The inefficiency of horizontally scaling websockets with the websocket-rails gem

I’m trying understand how to horizontally scale a real-time tic-tac-toe
web app. I’m using Ruby on Rails to serve the content, websockets to
update the state of a game, and Heroku to host it all. Since Heroku’s
websocket architecture is fairly typical, this question is not specific
to Heroku, but websocket-based apps in general…

“The WebSocket protocol introduces state into a generally stateless
application architecture. It provides a mechanism for creating
persistent connections to a node in a stateless system (e.g. a web
browser connecting to a single web process). Because of this, each web
process is required to maintain the state of its own WebSocket
connections. If application data is shared across processes, global
state must also be maintained.”

To solve this, Heroku, and others, recommend using a global message
queue, to maintain a global state among the processes…
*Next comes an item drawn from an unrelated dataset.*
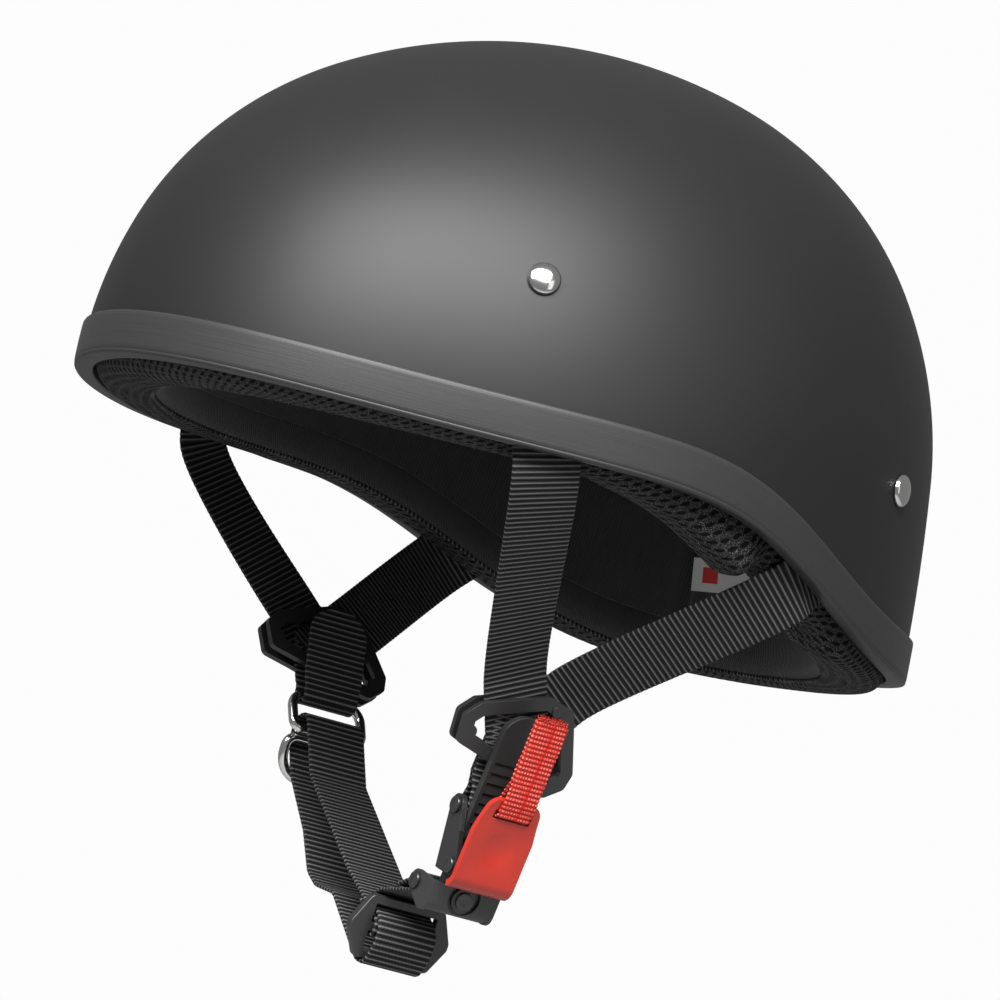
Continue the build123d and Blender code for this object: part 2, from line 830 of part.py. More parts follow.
# Ratchet buckle
def headed_pin(place, span):
    """Pin across the buckle with a flat head at each end, span being the width between the heads."""
    with BuildPart() as pin:
        with BuildSketch(buckle):
            with Locations(place):
                Circle(pin_radius)
        extrude(amount=span / 2, both=True)
        for end in (1, -1):
            with BuildSketch(buckle.offset(end * span / 2)):
                with Locations(place):
                    Circle(pin_head_diameter / 2)
            extrude(amount=end * pin_head_thickness)
    return pin.part


webbing_pin_place = (webbing_pin_out, webbing_pin_up)
lever_pin = headed_pin((0, 0), frame_width)
save(lever_pin, "lever_pin")
buckle_webbing_pin = headed_pin(webbing_pin_place, frame_width)
save(buckle_webbing_pin, "buckle_webbing_pin")
bracket_cross_pin = headed_pin(bracket_pin, bracket_width)
save(bracket_cross_pin, "bracket_pin")


def box_between(x_low, x_high, y_low, y_high):
    """Rectangle given by its sides."""
    with Locations(((x_low + x_high) / 2, (y_low + y_high) / 2)):
        Rectangle(x_high - x_low, y_high - y_low)


# Frame: two cheeks joined by the floor under the strip and a narrow bridge over it
lobe_radius = pin_radius + lobe_wall
with BuildPart() as ratchet_frame:
    with BuildSketch(buckle) as cheek:
        Circle(pin_radius + cheek_wall)
        with Locations(webbing_pin_place):
            Circle(lobe_radius)
        box_between(floor_in, floor_out, -floor_drop, floor_top)
        make_hull()
        with Locations((0, 0), webbing_pin_place):
            Circle(pin_radius, mode=Mode.SUBTRACT)
    extrude(amount=frame_width / 2, both=True)
    with BuildSketch(buckle):
        box_between(-overrun, overrun, -overrun, overrun)
    extrude(amount=frame_inner_width / 2, both=True, mode=Mode.SUBTRACT)
    with BuildSketch(buckle):
        box_between(floor_in, floor_out, -floor_drop, floor_top)
        box_between(strip_out + loop_gap, guide_face, guide_low, guide_low + guide_length)
    extrude(amount=frame_width / 2, both=True)
save(ratchet_frame.part, "ratchet_frame")

# Toothed strip with a rounded tip and a boss at its base
with BuildPart() as ratchet_strip:
    with BuildSketch(plate_plane(strip_in)):
        with Locations((0, strip_reach)):
            RectangleRounded(
                strip_width, strip_reach + strip_base_reach, tip_radius, align=(Align.CENTER, Align.MAX)
            )
        with Locations((0, -strip_base_reach)):
            Rectangle(strip_width, tip_radius * 2, align=(Align.CENTER, Align.MIN))
    extrude(amount=strip_thickness)
    with BuildSketch(plate_plane(strip_out)):
        with Locations((0, -bracket_pin_down)):
            Circle(strip_boss_diameter / 2)
    extrude(amount=strip_boss_height)
    with BuildSketch(buckle):
        for i in range(tooth_count):
            low = first_tooth + i * tooth_pitch
            Polygon(
                (strip_out, low), (strip_out - tooth_height, low + tooth_flank),
                (strip_out, low + tooth_flank), align=None,
            )
    extrude(amount=tooth_width / 2, both=True, mode=Mode.SUBTRACT)
    with BuildSketch(plate_plane(strip_in)):
        with Locations((0, -bracket_pin_down)):
            Circle(strip_rivet_diameter / 2)
    extrude(amount=strip_thickness + strip_boss_height, mode=Mode.SUBTRACT)
save(ratchet_strip.part, "ratchet_strip")

# Bracket of bent sheet that joins the strip to the chin strap
with BuildPart() as strip_bracket:
    sheet_out = strip_out + bracket_sheet / 2
    back_out = strip_in - bracket_sheet / 2
    with BuildSketch(buckle):
        with Locations(bracket_pin):
            Circle(lobe_radius)
        box_between(back_out, strip_out + bracket_sheet, -bracket_hole_down, -bracket_top)
        corner_place = (
            strip_out + bracket_sheet - bracket_corner, bracket_corner - bracket_drop - bracket_sheet / 2
        )
        with Locations(corner_place):
            Circle(bracket_corner)
        make_hull()
    extrude(amount=bracket_width / 2, both=True)
    with BuildSketch(buckle):
        box_between(-overrun, overrun, -overrun, overrun)
    extrude(amount=bracket_inner_width / 2, both=True, mode=Mode.SUBTRACT)
    with BuildSketch(buckle):
        with BuildLine():
            FilletPolyline(
                (sheet_out, -bracket_top), (sheet_out, -bracket_drop),
                (sheet_out - bracket_tuck, -bracket_drop + bracket_curl),
                radius=bracket_corner - bracket_sheet / 2,
            )
        trace(line_width=bracket_sheet)
        box_between(back_out - bracket_sheet / 2, strip_in, -back_top - back_length, -back_top)
    extrude(amount=bracket_inner_width / 2, both=True)
    with BuildSketch(buckle):
        with Locations(bracket_pin):
            Circle(pin_radius)
    extrude(amount=bracket_width / 2, both=True, mode=Mode.SUBTRACT)
    with BuildSketch(plate_plane(strip_out)):
        with Locations((0, -bracket_hole_down)):
            Circle(bracket_hole_diameter / 2)
    extrude(amount=bracket_sheet * 2, mode=Mode.SUBTRACT)
    with BuildSketch(plate_plane(strip_in)):
        with Locations((0, -bracket_pin_down)):
            Circle(strip_rivet_diameter / 2)
    extrude(amount=-bracket_sheet * 2, mode=Mode.SUBTRACT)
save(strip_bracket.part, "strip_bracket")

# Rivet through the strip's boss and the bracket's back wall
with BuildPart() as strip_rivet:
    rivet_low = strip_in - bracket_sheet
    with BuildSketch(plate_plane(rivet_low)):
        with Locations((0, -bracket_pin_down)):
            Circle(strip_rivet_diameter / 2)
    extrude(amount=bracket_sheet + strip_thickness + strip_boss_height)
    for level, direction in ((strip_out + strip_boss_height, 1), (rivet_low, -1)):
        with BuildSketch(plate_plane(level)):
            with Locations((0, -bracket_pin_down)):
                Circle(strip_rivet_head / 2)
        extrude(amount=direction * strip_rivet_height)
save(strip_rivet.part, "strip_rivet")

# Release lever: a curved handle on two ears, with a slot for the ribbon and a thumb dish
lever_middle = eye_radius + lever_clearance + lever_wall / 2
lever_inside = lever_middle - lever_wall / 2
end_middle = lever_middle + lever_flare
with BuildPart() as release_lever:
    with BuildSketch(buckle):
        with BuildLine():
            straight = Line((lever_middle, -pin_radius), (lever_middle, lever_straight))
            TangentArc((lever_middle, lever_straight), (end_middle, lever_reach), tangent=(0, 1))
            TangentArc((lever_middle, -pin_radius), (lever_middle - tail_curl, -lever_tail), tangent=(0, -1))
        trace(line_width=lever_wall)
    extrude(amount=lever_width / 2, both=True)
    with BuildSketch(dividers[1]):
        with BuildSketch(mode=Mode.ADD) as plan:
            Polygon(
                (-lever_width / 2, -overrun - divider_up), (lever_width / 2, -overrun - divider_up),
                (lever_width / 2, lever_straight - divider_up),
                (lever_end_width / 2, lever_end_up - divider_up),
                (-lever_end_width / 2, lever_end_up - divider_up),
                (-lever_width / 2, lever_straight - divider_up), align=None,
            )
            fillet(plan.vertices().sort_by(Axis.Y)[-2:], lever_corner)
        with Locations((0, slot_up - divider_up)):
            Rectangle(ribbon_width + 2 * slot_clearance, slot_height, mode=Mode.SUBTRACT)
    extrude(amount=overrun, mode=Mode.INTERSECT)
    add(
        Solid.make_sphere(
            thumb_dish_radius,
            Plane(buckle.from_local_coords(
                Vector(lever_middle + lever_wall / 2 - thumb_dish_depth + thumb_dish_radius, thumb_dish_up, 0)
            )),
        ),
        mode=Mode.SUBTRACT,
    )
    for end in (1, -1):
        with BuildSketch(buckle.offset(end * ear_start)):
            Circle(eye_radius)
            box_between(0, lever_middle, -eye_radius, eye_radius)
            Circle(pin_radius + pin_clearance, mode=Mode.SUBTRACT)
        extrude(amount=end * ear_width)
save(release_lever.part, "release_lever")

# Pawl on the lever pin, its nose just over the teeth
with BuildPart() as lever_pawl:
    nose_out = strip_out + nose_gap
    with BuildSketch(buckle.offset(-pawl_shift - pawl_width / 2)):
        Circle(eye_radius)
        Polygon(
            (-eye_radius, 0), (nose_out, nose_up), (nose_out, nose_up + nose_length),
            (lever_inside - pawl_back, pawl_rise), (lever_inside, pawl_rise), (lever_inside, 0),
            align=None,
        )
        Circle(pin_radius + pin_clearance, mode=Mode.SUBTRACT)
    extrude(amount=pawl_width)
save(lever_pawl.part, "lever_pawl")

# Torsion spring round the lever pin
spring_radius = pin_radius + spring_gap + spring_wire / 2
spring_length = spring_pitch * spring_turns
with BuildPart() as coil_spring:
    with BuildLine():
        coil = Helix(spring_pitch, spring_length, spring_radius, lefthand=True)
    with BuildSketch(Plane(origin=coil @ 0, z_dir=coil % 0)):
        RegularPolygon(spring_wire / 2, spring_flats)
    sweep(path=coil)
    legs = (
        (coil @ 0, Vector(lever_inside - spring_rest_gap - spring_wire / 2, spring_leg, 0)),
        (coil @ 1, Vector(guide_face + spring_rest_gap + spring_wire / 2, spring_leg, spring_length)),
    )
    for foot, tip in legs:
        add(Solid.make_sphere(spring_knuckle, Plane(foot)))
        add(Solid.make_cylinder(spring_wire / 2, (tip - foot).length, Plane(origin=foot, z_dir=tip - foot)))
lever_spring = buckle.offset(-spring_start - spring_length).location * coil_spring.part
save(lever_spring, "lever_spring")

# Pull ribbon, looped through the slot round the end of the lever
ribbon_side = lever_wall / 2 + ribbon_gap + ribbon_thickness / 2
slot_middle = lever_middle + lever_flare * slot_bow_share
layer_half = (ribbon_thickness + ribbon_gap) / 2
slot_floor = slot_up + slot_height / 2 - ribbon_gap - ribbon_thickness / 2
pull_ribbon = band(
    buckle,
    [
        (ribbon_out + layer_half, ribbon_reach), (end_middle + ribbon_side, lever_reach + ribbon_gap),
        (slot_middle + ribbon_side, slot_floor), (slot_middle - ribbon_side, slot_floor),
        (end_middle - ribbon_side, lever_reach + ribbon_gap),
        (ribbon_out - layer_half, lever_reach + ribbon_meet), (ribbon_out - layer_half, ribbon_reach),
    ],
    ribbon_thickness, ribbon_width, ribbon_bend,
)
save(pull_ribbon, "pull_ribbon")
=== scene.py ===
# %% [markdown]
# # A half shell helmet, dressed
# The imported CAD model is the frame: every piece of the helmet has its place and size there.
# Blender could push vertices about by hand until it looks right, but then the motion checks
# would no longer fit. So each finished piece is built from its solid's formulas and sizes, or
# is a copy of the solid with eased edges. Soft forms, such as the rim roll, may be fuller here.

# %% Load the frame
from math import cos, pi, radians, sin, sqrt, tan
import bmesh
import bpy
import numpy as np
from mathutils import Matrix, Vector


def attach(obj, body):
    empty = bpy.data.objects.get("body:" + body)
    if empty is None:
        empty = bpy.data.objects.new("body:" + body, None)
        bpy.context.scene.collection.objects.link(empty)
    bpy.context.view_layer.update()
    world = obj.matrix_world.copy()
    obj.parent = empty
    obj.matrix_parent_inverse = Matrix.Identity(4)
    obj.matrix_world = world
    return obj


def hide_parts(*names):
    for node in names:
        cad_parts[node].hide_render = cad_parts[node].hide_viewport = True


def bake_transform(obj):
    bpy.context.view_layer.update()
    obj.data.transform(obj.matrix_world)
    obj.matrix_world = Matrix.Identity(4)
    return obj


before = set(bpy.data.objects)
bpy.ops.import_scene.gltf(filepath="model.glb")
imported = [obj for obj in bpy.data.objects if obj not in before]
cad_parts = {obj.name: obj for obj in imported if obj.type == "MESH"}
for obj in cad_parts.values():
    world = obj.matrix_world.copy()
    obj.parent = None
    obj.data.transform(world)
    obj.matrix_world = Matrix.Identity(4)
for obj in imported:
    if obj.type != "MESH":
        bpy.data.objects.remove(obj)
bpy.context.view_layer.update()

# %% [markdown]
# ## From numbers to a mesh
# Almost everything soft or smooth on a helmet is a sheet that follows a curve: the dome, its
# edge trim, webbing, a ring's wire. Each could be pushed and pulled out of a Blender primitive,
# but would then follow the helmet only roughly. So one helper turns a grid of points into a
# mesh, with its UV map in metres, so that a weave keeps its real size. Points stay in
# millimetres until then.

# %% A grid of points becomes a piece
MM = 0.001
MERGE = 0.00002


def surface(name, points, u_place, v_place, wrap_u=False, wrap_v=False, sharp=40):
    """Mesh of an nu by nv grid of points in millimetres. Corner (i, j) of each quad has
    UV = (u_place[i], v_place[j]) / 1000. A wrapped direction needs one more place than points."""
    nu, nv = points.shape[:2]
    rows, columns = np.meshgrid(
        np.arange(nu if wrap_u else nu - 1), np.arange(nv if wrap_v else nv - 1), indexing="ij"
    )
    i = rows.reshape(-1, 1) + [0, 1, 1, 0]
    j = columns.reshape(-1, 1) + [0, 0, 1, 1]
    corners = (i % nu) * nv + j % nv
    mesh = bpy.data.meshes.new(name)
    mesh.vertices.add(nu * nv)
    mesh.vertices.foreach_set("co", (points * MM).ravel())
    mesh.loops.add(corners.size)
    mesh.loops.foreach_set("vertex_index", corners.ravel().astype(np.int32))
    mesh.polygons.add(len(corners))
    mesh.polygons.foreach_set("loop_start", np.arange(len(corners), dtype=np.int32) * 4)
    mesh.update(calc_edges=True)
    places = np.stack([np.asarray(u_place)[i], np.asarray(v_place)[j]], axis=-1) * MM
    mesh.uv_layers.new(name="uv").data.foreach_set("uv", places.ravel())
    return finish_mesh(name, mesh, sharp)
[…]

“Imagine a chat application that pushes messages from a Redis Pub/Sub
channel to all of its connected users. Every web process would have a
collection of persistent WebSocket connections open from active users.
Each user would not, however, have its own subscription to the Redis
channel. The web process would maintain a single connection to Redis,
and the state of each connected user would then be updated as incoming
messages arrive.”

Using my tic-tac-toe app as an example, what if I had to horizontally
scale my web app to 10 dynos/processes to handle a heavy number of users
playing my game? User1 connects to my web app and is assigned by the
load balancer to dyno1/process1. User2 connects to my web app and
assigned to dyno2/process2. If user1 and user2 subscribe to a private
channel using websockets, they will NOT be able to communicate with each
other since they’re on separate dynos. To solve this, I could use a
global message queue that both dynos subscribe to. That way, when user1
makes a move, I would send that move data, and the the name of the
private channel its associated with, to the global message queue. Then
all connected dynos (including dyno2), could broadcast the move data to
any clients that subscribe to the named channel, which most of the time
would be none.

If so, am I correct to understand that this global message queue acts as
a huge bottleneck that defeats the benefits of horizontally scaling in
the first place since all dynos/processes have to process moves by users
that aren’t even connected to them? That’s essentially the same as
having a single dyno/process to handle all the users.

My questions are…

  1. Am I understanding this correctly?
  2. If not, what am I missing?
  3. If so, is there a better solution to horizontally scaling a
    real-time tic-tac-toe web app?
  4. One way I could optimize this solution is to bypass the message
    queue when two users are connected to the same dyno/process. How can I
    tell if two users in a private channel are connected to the same

I apologize for the long post, but it’s a complicated question and
that’s the shortest I could make it and still feel comfortable getting
my point across. Thanks in advance for your wisdom!